Kwan Tak Hing The Magnificent Butcher

Meanwhile, the only guy to witness the murder of Kao’s godniece tries to blackmail Tai Hoi, but winds up taking a knife in the gut for his trouble, but is able to run to the home of Sai Kwong before exiting this life, and Sai Kwong is killed, so his wife can escape getting gutted by Tai Hoi. She goes to Butcher Wing to tell him what happened, and Wing understandably flips his shit, and he goes to pay Tai Hoi a friendly visit, just to show him what happens when the head is struck incredibly hard with a large piece of wood.

This lead to the final fight, the second showstopper as Wing takes on Master Kao.
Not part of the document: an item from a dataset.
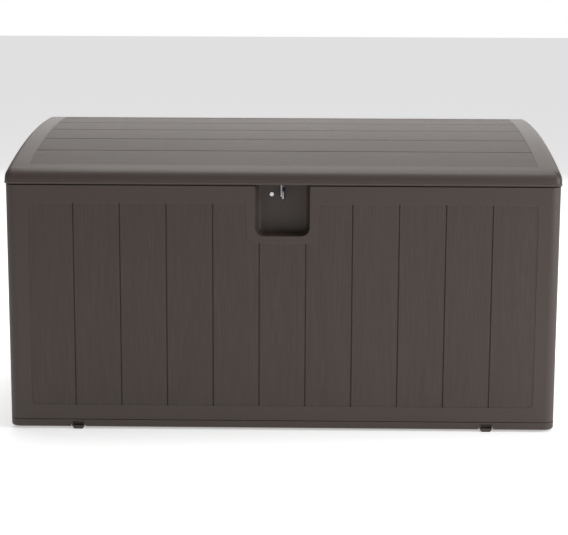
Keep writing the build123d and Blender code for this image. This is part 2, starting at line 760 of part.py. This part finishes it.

Equally funny and exciting, this is why you want to see this film. This fight is one of the best you’ll ever see, and Sammo pulls out every trick in his bag, and with Woo Ping running the show the results are astounding. You won’t believe how many moves are in one camera angle before an edit. Soon he beats Kao, just in time for Master Wong to return, and has a new sign for the school, which turns out to be the wrong sign (my copy didn’t translate what it said. Damn Fortune Star.) One of the best of the old school films.

(On a scale of 1-10, 10 being the best)

CHOREOGRAPHY: (10) Of course a collaboration between Sammo and Yuen would turn out like this. Some of the most acrobatic fighting ever seen, and the number of moves in one scene is mind boggling.

STUNTS: (7) Pretty good, but no one does anything amazing, but the stuntmen throw themselves thrugh doors and windows well, and sells their scenes as they should.

DIRECTION: (9) Woo Ping knows how to shoot a fight scene, and where that camera needs to go for maximum effect. The story was well done, but the action is where it’s at here, and it doesn’t get much better.

STAR POWER: (8) Sammo Hung is all the star power this film needed, and he makes you laugh or stare in awe every moment he’s on the screen. Kwan Tak-Hing is the quintessential Wong Fei Hung, and always will be!

FINAL GRADE: (9) One of the best Kung-Fu films you can ever see, and a snapshot of the things to come from all involved. An absolute ass kicking classic.